JAMESTOWN, N.D. - A Pennsylvania man was rescued Monday after his canoe capsized in a slough south of Medina, according to Sheriff Chad Kaiser of Stutsman County Sheriff's Office.


JAMESTOWN, N.D. - A Pennsylvania man was rescued Monday after his canoe capsized in a slough south of Medina, according to Sheriff Chad Kaiser of Stutsman County Sheriff’s Office.

Stutsman County Communications Center received a 10:55 a.m. call on Nov. 5 from a group of hunters that they could not reach one of their party, an approximately 30-year-old man in a deep slough, he said. Sheriff’s Office deputies in the area were able to reach the scene at 11:12 a.m., before other responding agencies, he said.

Deputies Jason Falk, Brian Davis and Damian Hoyt arrived on the scene and put on issued suits that act as flotation devices and allow them to swim in cold water, Kaiser said. Falk swam about 100 yards with another life preserver and brought the man back to shore at 11:24 a.m., he said.

“The person had been in the water for some time hanging on to the canoe,” Kaiser said.

The hunter was transported from the remote slough to a waiting Medina Ambulance Service, which transported him to Jamestown Regional Medical Center, he said. Falk was also examined at JRMC and released, he said.

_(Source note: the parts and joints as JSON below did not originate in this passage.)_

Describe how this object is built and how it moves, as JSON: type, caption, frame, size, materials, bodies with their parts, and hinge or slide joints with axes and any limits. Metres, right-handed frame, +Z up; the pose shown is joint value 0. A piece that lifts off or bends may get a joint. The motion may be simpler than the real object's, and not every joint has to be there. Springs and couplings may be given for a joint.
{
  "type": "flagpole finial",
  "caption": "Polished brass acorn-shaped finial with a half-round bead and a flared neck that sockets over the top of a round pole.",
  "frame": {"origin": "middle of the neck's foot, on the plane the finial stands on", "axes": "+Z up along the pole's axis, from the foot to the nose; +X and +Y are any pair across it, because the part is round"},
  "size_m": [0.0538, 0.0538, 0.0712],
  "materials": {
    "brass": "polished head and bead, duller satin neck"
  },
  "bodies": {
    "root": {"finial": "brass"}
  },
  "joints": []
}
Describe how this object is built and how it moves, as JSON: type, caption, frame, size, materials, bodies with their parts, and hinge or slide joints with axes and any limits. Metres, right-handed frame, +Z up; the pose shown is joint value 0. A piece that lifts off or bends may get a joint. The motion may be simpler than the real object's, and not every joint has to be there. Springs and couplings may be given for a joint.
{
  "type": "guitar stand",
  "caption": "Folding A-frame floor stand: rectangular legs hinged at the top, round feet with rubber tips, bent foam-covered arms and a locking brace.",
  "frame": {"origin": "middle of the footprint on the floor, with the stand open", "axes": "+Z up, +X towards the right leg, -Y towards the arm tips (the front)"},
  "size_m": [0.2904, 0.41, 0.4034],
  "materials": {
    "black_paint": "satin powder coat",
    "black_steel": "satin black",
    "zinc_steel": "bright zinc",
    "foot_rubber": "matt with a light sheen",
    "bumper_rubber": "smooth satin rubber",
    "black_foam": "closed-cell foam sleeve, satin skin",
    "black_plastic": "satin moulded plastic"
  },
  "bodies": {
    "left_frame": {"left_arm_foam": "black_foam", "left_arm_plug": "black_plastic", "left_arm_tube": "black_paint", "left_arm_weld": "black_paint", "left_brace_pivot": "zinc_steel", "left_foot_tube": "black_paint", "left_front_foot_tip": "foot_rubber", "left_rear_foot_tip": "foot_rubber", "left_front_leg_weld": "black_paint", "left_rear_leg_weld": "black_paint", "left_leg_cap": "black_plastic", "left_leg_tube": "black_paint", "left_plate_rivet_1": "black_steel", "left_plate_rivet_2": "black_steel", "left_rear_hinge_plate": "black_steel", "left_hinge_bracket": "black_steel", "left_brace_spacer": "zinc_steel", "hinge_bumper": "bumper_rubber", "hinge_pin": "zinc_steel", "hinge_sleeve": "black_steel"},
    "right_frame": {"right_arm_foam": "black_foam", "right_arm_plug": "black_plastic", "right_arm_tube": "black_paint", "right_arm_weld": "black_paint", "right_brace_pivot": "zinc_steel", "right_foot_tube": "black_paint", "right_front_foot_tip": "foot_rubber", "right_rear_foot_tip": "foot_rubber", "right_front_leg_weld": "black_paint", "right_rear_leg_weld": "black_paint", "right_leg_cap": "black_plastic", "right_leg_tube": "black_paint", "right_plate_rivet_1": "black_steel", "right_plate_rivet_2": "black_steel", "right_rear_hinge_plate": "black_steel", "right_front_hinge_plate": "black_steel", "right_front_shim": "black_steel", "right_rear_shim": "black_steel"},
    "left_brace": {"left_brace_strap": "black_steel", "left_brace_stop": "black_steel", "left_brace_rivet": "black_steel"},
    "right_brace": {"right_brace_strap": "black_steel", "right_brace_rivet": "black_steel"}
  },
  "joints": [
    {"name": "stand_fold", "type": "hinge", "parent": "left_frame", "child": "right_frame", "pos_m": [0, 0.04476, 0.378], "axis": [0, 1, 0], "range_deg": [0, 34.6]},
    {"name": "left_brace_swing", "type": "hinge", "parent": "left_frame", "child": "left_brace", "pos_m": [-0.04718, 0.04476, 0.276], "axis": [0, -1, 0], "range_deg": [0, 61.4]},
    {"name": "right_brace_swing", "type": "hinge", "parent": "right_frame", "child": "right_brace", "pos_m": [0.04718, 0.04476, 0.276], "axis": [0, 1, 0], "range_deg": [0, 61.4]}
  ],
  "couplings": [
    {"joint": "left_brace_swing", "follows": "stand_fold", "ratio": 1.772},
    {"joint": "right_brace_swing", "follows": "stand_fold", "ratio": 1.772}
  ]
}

“The individual was getting checked over when I left but it sounded like he was doing fine and it sounded like he was getting released as well,” Kaiser said.

The hunter had been in the water for at least half an hour, Kaiser said.

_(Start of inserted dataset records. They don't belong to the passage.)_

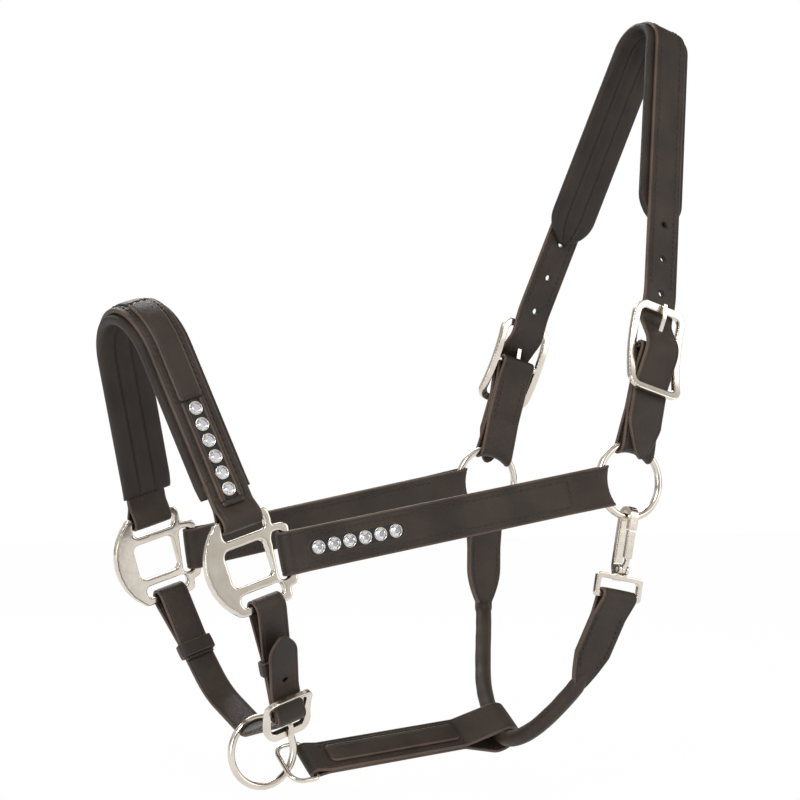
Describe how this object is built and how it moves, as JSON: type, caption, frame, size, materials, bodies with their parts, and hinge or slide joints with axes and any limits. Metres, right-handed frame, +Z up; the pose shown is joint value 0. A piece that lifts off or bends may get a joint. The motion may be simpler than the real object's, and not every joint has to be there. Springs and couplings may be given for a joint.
{
  "type": "leather headcollar",
  "caption": "Padded leather headcollar for a horse: noseband, cheek straps, buckled crown, chin strap with ring, rolled throat with snap hook.",
  "frame": {"origin": "where the crown rests on the poll: the middle of the crown padding's underside", "axes": "the horse faces -X, its near (left) side is -Y, +Z is up"},
  "size_m": [0.4165, 0.1838, 0.5001],
  "materials": {
    "strap_leather": "dark brown bridle leather, satin, burnished edges",
    "padding_leather": "soft dark brown lining leather over padding",
    "rolled_leather": "rolled dark brown leather, satin",
    "metal": "polished nickel plate",
    "crystal": "clear cut crystal",
    "backing": "black strip behind the crystals"
  },
  "bodies": {
    "straps_and_fittings": {"chin_buckle": "metal", "chin_dee": "metal", "chin_hanger": "strap_leather", "chin_strap": "strap_leather", "crown_padding": "padding_leather", "crown_strap": "strap_leather", "far_cheek_backing": "backing", "far_cheek_crystals": "crystal", "far_cheek_strap": "strap_leather", "far_crown_buckle": "metal", "far_crown_chape": "strap_leather", "far_nose_backing": "backing", "far_nose_crystals": "crystal", "far_square": "metal", "far_throat_chape": "strap_leather", "gullet_overlay": "strap_leather", "gullet_strap": "strap_leather", "near_cheek_backing": "backing", "near_cheek_crystals": "crystal", "near_cheek_strap": "strap_leather", "near_crown_buckle": "metal", "near_crown_chape": "strap_leather", "near_nose_backing": "backing", "near_nose_crystals": "crystal", "near_square": "metal", "near_throat_chape": "strap_leather", "noseband_overlay": "strap_leather", "noseband_padding": "padding_leather", "noseband_strap": "strap_leather", "snap_gate_pin": "metal", "snap_hook": "metal", "throat_roll": "rolled_leather"},
    "near_side_ring": {"near_side_ring": "metal"},
    "far_side_ring": {"far_side_ring": "metal"},
    "chin_ring": {"chin_ring": "metal"},
    "near_crown_tongue": {"near_crown_tongue": "metal"},
    "far_crown_tongue": {"far_crown_tongue": "metal"},
    "chin_tongue": {"chin_tongue": "metal"},
    "snap_gate": {"snap_gate": "metal"},
    "near_chin_keeper": {"near_chin_keeper": "strap_leather"},
    "far_chin_keeper": {"far_chin_keeper": "strap_leather"}
  },
  "joints": [
    {"name": "near_crown_tongue_lift", "type": "hinge", "parent": "straps_and_fittings", "child": "near_crown_tongue", "pos_m": [-0.06122, -0.07924, -0.22076], "axis": [0.9636, 0, -0.2672], "range_deg": [0, 4]},
    {"name": "far_crown_tongue_lift", "type": "hinge", "parent": "straps_and_fittings", "child": "far_crown_tongue", "pos_m": [-0.06122, 0.07924, -0.22076], "axis": [-0.9636, 0, 0.2672], "range_deg": [0, 4]},
    {"name": "chin_tongue_lift", "type": "hinge", "parent": "straps_and_fittings", "child": "chin_tongue", "pos_m": [-0.30717, -0.053, -0.43703], "axis": [-0.9511, 0, -0.309], "range_deg": [0, 4]},
    {"name": "near_side_ring_turn", "type": "hinge", "parent": "straps_and_fittings", "child": "near_side_ring", "pos_m": [-0.08391, -0.083, -0.30258], "axis": [0, -0.9976, 0.0698], "continuous": true},
    {"name": "far_side_ring_turn", "type": "hinge", "parent": "straps_and_fittings", "child": "far_side_ring", "pos_m": [-0.08391, 0.083, -0.30258], "axis": [0, 0.9976, 0.0698], "continuous": true},
    {"name": "chin_ring_swing", "type": "hinge", "parent": "straps_and_fittings", "child": "chin_ring", "pos_m": [-0.29166, -0.00256, -0.45984], "axis": [0.6691, 0, -0.7431], "range_deg": [-4, 20]},
    {"name": "snap_gate_open", "type": "hinge", "parent": "straps_and_fittings", "child": "snap_gate", "pos_m": [-0.09181, -0.0858, -0.35761], "axis": [-0.9826, 0, 0.1857], "range_deg": [0, 12], "stiffness_Nm_per_rad": 0.05, "springref_deg": -20.05},
    {"name": "near_chin_keeper_slide", "type": "slide", "parent": "straps_and_fittings", "child": "near_chin_keeper", "axis": [0.3018, 0.2153, -0.9288], "range_m": [-0.001, 0.003]},
    {"name": "far_chin_keeper_slide", "type": "slide", "parent": "straps_and_fittings", "child": "far_chin_keeper", "axis": [0.2803, -0.4213, -0.8625], "range_m": [0, 0.003]}
  ]
}
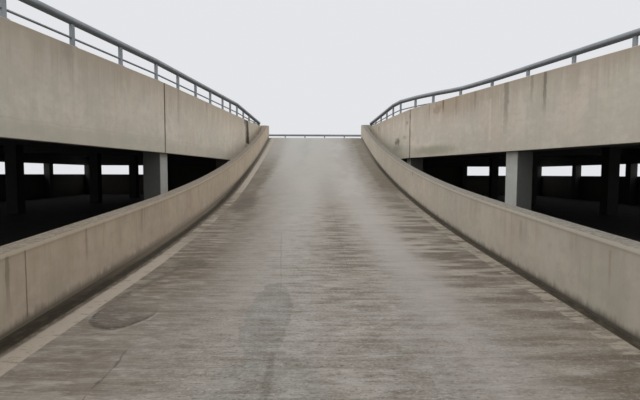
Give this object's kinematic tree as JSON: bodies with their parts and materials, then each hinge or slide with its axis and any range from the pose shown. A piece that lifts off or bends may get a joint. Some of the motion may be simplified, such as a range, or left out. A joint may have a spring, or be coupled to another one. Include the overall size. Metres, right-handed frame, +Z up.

“It was fortunate that nobody was hurt, just cold and wet,” Kaiser said.

The Stutsman County Dive Team and boat was also called to the scene but was about 5 minutes out from the scene when the deputies brough the hunter to shore and to the waiting ambulance, he said.

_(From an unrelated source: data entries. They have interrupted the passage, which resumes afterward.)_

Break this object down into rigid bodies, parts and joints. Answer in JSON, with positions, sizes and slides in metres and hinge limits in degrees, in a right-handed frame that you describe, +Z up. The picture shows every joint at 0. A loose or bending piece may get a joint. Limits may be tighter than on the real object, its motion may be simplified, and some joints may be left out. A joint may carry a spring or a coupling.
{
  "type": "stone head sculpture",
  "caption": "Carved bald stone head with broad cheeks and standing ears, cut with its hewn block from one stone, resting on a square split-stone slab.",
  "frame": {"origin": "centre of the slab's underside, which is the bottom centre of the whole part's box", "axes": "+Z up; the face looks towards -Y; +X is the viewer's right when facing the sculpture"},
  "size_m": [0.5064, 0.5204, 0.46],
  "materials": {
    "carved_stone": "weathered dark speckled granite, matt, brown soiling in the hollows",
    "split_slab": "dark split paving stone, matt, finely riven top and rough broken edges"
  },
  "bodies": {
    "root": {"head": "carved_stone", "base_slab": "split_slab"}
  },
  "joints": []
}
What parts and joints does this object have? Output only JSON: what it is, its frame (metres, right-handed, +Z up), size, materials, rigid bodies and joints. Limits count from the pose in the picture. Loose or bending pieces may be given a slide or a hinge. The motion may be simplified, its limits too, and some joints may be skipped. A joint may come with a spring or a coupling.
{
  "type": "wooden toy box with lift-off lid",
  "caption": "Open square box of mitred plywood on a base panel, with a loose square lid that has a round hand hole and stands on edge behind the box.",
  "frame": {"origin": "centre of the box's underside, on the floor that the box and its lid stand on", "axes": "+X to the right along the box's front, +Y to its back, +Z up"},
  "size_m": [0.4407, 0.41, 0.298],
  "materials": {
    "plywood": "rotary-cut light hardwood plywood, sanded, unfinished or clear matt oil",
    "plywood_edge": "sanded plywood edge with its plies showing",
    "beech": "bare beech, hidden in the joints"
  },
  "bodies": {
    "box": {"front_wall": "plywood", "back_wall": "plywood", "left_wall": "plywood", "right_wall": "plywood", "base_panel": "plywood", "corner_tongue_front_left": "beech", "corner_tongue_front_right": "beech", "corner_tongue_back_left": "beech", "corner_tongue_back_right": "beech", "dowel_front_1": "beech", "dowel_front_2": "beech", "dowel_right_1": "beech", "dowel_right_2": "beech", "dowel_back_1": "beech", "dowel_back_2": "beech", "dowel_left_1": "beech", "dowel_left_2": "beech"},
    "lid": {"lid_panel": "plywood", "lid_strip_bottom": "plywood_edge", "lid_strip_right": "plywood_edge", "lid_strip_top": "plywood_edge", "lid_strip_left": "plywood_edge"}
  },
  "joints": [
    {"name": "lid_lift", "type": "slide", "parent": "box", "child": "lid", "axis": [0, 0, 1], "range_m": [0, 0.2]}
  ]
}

Brian Rau, a captain with the Medina Fire Department, said eight firefighters in four trucks responded to the cold water rescue call. The firefighters received word en route that the deputies had removed the hunter from the water, he said.

“We did did assist with lifting and moving the patient,” Rau said.

Hunters or anyone in water this time of year should be wearing a flotation device, Kaiser said. The slough was very deep, the water was very cold water and hypothermia will set in quickly, he said.